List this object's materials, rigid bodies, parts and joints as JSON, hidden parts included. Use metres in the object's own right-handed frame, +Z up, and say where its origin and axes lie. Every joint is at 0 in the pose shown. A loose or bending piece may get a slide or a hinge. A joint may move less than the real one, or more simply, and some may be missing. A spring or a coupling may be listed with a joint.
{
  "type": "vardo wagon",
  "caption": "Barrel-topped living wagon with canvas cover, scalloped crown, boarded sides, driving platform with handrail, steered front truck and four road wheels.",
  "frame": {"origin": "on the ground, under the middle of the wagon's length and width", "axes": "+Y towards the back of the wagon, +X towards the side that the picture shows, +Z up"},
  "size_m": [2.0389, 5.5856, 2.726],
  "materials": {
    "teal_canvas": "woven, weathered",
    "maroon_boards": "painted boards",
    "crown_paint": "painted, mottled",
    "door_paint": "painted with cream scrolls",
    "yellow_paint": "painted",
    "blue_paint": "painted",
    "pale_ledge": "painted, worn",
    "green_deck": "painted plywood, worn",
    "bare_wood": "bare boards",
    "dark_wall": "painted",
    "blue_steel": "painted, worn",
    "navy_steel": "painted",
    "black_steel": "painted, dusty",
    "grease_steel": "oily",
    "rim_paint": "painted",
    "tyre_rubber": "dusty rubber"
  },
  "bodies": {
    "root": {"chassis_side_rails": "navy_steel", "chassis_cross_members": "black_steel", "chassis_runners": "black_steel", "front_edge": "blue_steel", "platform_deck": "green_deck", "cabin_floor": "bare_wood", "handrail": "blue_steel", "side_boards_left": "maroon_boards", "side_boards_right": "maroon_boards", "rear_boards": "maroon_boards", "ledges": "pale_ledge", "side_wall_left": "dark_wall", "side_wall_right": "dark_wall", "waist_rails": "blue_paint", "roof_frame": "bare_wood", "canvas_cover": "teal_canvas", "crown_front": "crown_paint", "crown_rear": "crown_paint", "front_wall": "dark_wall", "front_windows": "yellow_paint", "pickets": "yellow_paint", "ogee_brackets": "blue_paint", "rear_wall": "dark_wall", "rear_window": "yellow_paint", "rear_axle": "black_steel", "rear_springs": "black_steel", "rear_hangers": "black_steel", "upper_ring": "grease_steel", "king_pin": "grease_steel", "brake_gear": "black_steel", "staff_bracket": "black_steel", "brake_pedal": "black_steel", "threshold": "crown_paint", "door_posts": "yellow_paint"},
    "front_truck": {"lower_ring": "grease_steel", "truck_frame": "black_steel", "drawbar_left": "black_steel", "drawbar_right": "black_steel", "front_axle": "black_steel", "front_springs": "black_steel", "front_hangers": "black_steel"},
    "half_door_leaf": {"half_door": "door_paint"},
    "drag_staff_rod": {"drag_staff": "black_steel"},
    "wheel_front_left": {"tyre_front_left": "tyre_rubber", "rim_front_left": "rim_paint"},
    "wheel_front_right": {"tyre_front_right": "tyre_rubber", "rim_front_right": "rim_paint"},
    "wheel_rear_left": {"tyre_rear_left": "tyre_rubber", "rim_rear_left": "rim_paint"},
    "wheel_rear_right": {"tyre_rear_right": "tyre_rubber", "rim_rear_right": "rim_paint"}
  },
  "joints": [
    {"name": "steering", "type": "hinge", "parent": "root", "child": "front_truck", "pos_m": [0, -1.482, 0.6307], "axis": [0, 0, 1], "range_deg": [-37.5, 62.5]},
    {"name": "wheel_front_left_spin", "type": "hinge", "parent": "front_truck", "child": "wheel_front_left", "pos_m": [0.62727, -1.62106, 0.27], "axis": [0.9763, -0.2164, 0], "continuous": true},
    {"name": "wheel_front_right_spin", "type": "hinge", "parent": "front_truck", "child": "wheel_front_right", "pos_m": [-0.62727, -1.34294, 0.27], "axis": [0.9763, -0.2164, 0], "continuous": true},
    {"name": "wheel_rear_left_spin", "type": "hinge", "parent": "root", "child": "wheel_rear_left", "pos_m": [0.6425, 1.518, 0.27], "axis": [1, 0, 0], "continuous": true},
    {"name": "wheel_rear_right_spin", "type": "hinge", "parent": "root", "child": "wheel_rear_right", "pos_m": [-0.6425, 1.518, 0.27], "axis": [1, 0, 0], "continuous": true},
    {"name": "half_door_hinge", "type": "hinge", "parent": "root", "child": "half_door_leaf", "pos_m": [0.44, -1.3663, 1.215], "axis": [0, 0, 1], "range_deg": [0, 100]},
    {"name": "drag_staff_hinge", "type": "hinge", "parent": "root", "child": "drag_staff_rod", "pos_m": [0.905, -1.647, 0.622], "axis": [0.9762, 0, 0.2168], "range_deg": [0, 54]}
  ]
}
——————————
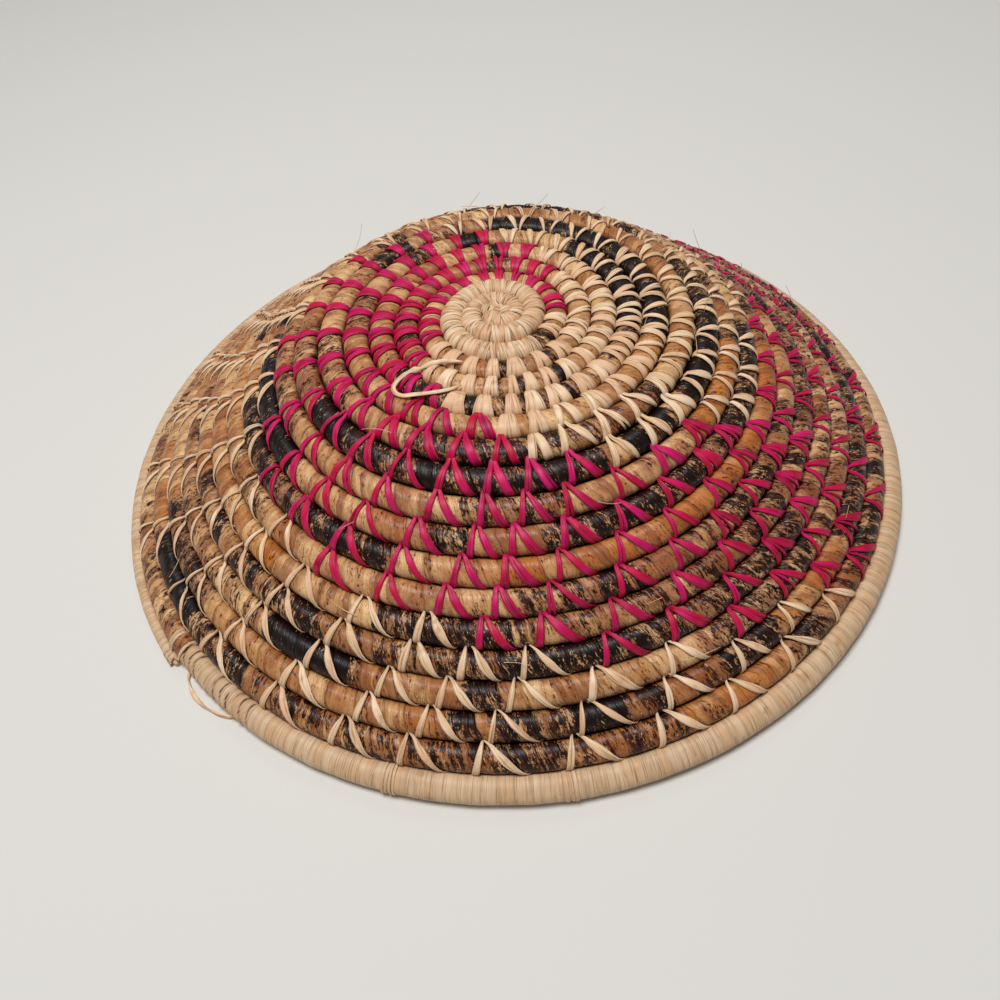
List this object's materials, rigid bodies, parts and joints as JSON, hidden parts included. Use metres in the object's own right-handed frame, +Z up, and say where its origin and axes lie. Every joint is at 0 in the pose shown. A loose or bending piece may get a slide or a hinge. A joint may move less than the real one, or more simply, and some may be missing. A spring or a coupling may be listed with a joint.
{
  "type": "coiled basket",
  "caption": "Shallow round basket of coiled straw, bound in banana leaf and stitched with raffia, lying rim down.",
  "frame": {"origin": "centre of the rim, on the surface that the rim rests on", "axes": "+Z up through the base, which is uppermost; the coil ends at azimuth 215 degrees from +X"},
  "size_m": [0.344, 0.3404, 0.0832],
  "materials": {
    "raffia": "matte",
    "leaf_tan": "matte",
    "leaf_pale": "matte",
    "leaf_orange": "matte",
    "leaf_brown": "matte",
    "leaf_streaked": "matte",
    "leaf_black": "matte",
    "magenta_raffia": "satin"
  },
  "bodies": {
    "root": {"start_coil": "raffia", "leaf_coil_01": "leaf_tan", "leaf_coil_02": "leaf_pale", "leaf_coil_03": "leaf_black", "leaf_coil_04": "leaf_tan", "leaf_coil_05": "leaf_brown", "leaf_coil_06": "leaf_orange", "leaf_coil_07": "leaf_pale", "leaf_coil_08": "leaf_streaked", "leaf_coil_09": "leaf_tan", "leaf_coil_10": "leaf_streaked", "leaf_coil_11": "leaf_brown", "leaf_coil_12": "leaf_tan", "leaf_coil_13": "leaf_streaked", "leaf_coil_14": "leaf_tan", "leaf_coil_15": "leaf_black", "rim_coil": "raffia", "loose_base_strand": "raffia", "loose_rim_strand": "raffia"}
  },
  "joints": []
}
——————————
Identify all lines where the word "axes" shows up. Copy them.

List this object's materials, rigid bodies, parts and joints as JSON, hidden parts included. Use metres in the object's own right-handed frame, +Z up, and say where its origin and axes lie. Every joint is at 0 in the pose shown. A loose or bending piece may get a slide or a hinge. A joint may move less than the real one, or more simply, and some may be missing. A spring or a coupling may be listed with a joint.
  "frame": {"origin": "on the ground, under the middle of the wagon's length and width", "axes": "+Y towards the back of the wagon, +X towards the side that the picture shows, +Z up"},
List this object's materials, rigid bodies, parts and joints as JSON, hidden parts included. Use metres in the object's own right-handed frame, +Z up, and say where its origin and axes lie. Every joint is at 0 in the pose shown. A loose or bending piece may get a slide or a hinge. A joint may move less than the real one, or more simply, and some may be missing. A spring or a coupling may be listed with a joint.
  "frame": {"origin": "centre of the rim, on the surface that the rim rests on", "axes": "+Z up through the base, which is uppermost; the coil ends at azimuth 215 degrees from +X"},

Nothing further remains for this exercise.